After periods in the merchant marine, as a hunting and fishing guide, and a binge-drinking commercial fisherman, Lucius goes to college and earns a doctorate in history, writing a ``History of Southwest Florida'' under a pseudonym. With these credentials, he seeks out and speaks to everybody connected with the killing that he can locate. In many cases, these are people he is directly related to, who either never knew him, knew him poorly and are thrown by the pseudonym, or know him well and frankly want nothing to do with his ``stirring up of the past.'' Since Lucius drew up a list in the first years after the killing of all the men in ``the posse,'' there is a lurking sense that this quiet, well-mannered Watson has the blood of a crazy killer running in his veins and that he will, at long last, partake of the violent and fiercely clan-dominated culture of the islands, that he will kill someone in revenge.
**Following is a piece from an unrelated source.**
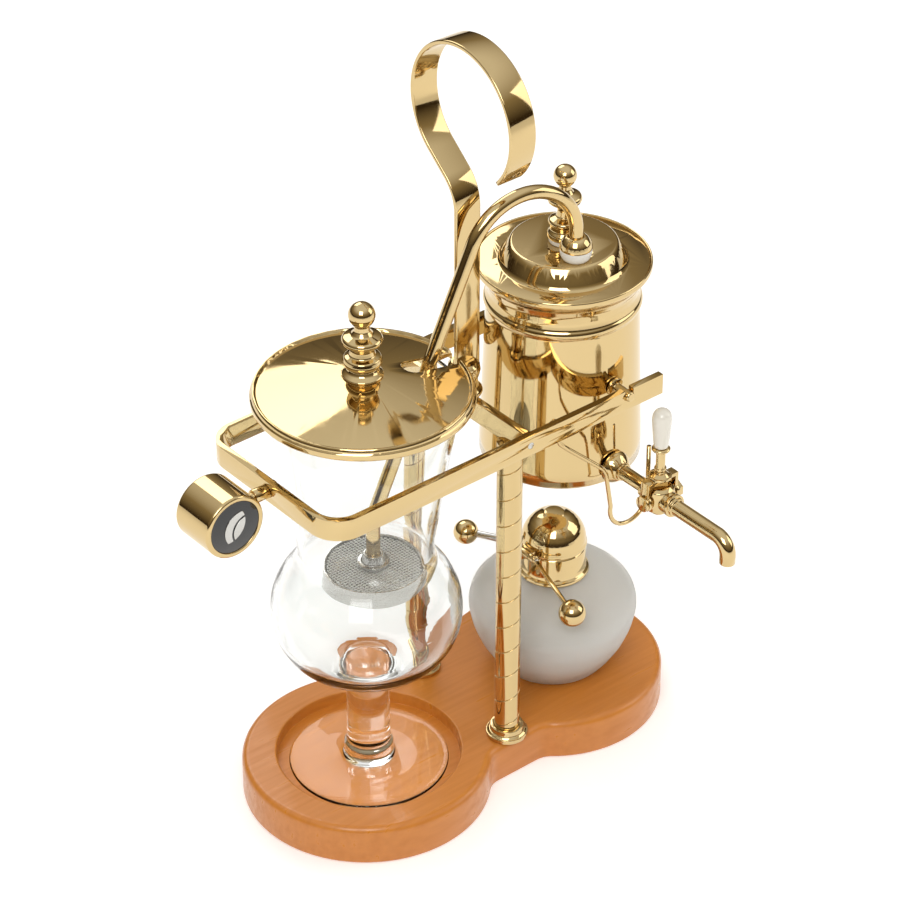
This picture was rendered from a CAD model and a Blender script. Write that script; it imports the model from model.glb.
"""Looks of a balance siphon coffee maker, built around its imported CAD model."""

import logging
import math
from dataclasses import dataclass
from enum import Enum

import bmesh
import bpy
import numpy as np
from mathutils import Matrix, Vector


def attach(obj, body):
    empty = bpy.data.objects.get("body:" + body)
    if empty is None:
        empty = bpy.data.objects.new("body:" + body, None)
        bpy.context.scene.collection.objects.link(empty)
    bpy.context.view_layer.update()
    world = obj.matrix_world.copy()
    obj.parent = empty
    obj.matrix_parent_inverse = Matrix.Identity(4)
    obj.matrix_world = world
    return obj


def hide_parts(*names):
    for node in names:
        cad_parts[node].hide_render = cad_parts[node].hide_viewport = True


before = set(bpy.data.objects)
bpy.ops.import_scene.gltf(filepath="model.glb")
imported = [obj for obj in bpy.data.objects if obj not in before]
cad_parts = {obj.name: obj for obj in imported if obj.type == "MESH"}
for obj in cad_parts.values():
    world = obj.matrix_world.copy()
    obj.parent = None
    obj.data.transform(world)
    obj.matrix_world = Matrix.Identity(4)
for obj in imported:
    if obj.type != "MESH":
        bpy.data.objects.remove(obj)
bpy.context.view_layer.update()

LOG = logging.getLogger("siphon")
MM = 0.001

# Points nearer than this are one point: in millimetres in a grid, in metres in a CAD mesh.
SAME_POINT = 1e-6
# Largest turn between faces that are merged, and least turn of an edge that is eased, in degrees.
FLAT_TURN = 0.4
SHARP_TURN = 32


# ---------------------------------------------------------------- finishes


class Texture(Enum):
    """What the surface of a finish is broken up by."""

    POLISHED = "polished"
    BRUSHED = "brushed"
    GRAIN = "grain"
    FROSTED = "frosted"
    FIBRE = "fibre"
    CLEAR = "clear"


def linear(code: str) -> tuple[float, float, float, float]:
    """Turns an sRGB hex code to linear light.

    Args:
        code: six hex digits.

    Returns:
        Linear red, green, blue and an alpha of one.
    """
    srgb = np.array([int(code[i : i + 2], 16) for i in (0, 2, 4)]) / 255.0
    low = srgb / 12.92
    high = ((srgb + 0.055) / 1.055) ** 2.4
    red, green, blue = np.where(srgb <= 0.04045, low, high)
    return float(red), float(green), float(blue), 1.0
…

The corollary feeling of course is that Lucius instead will be killed. Complicating the quest is the sudden appearance of two long-lost half-brothers: one from the first family, a crazy drifter who may or may not hold the key to the truth about their father; the other from a backdoor family, a lawyer whose help seems frankly Machiavellian.

A great narrative unfolds here, in the overlapping, told and retold stories, confirming each other in one breath and contradicting in the next, as pungent with stubborn belief as they are unreliable, a family narrative that feels denser with American truths than any verifiable account ever could. We, along with the speakers and listeners of the novel, want to hear stories about great men brought low, and we need to hear those stories in ways that let us off the hook, that make it clear that if we are not great, we are good, or at least not bad, that our desires and secret lusts for wealth and fame and blood of enemies are not as poisonous as those of our hero/villains. Matthiessen has, with these ugly memories, homely hopes, virulent capituations to cowardice, and moments of transcendent honor, insight, and love, given us a different sort of story altogether.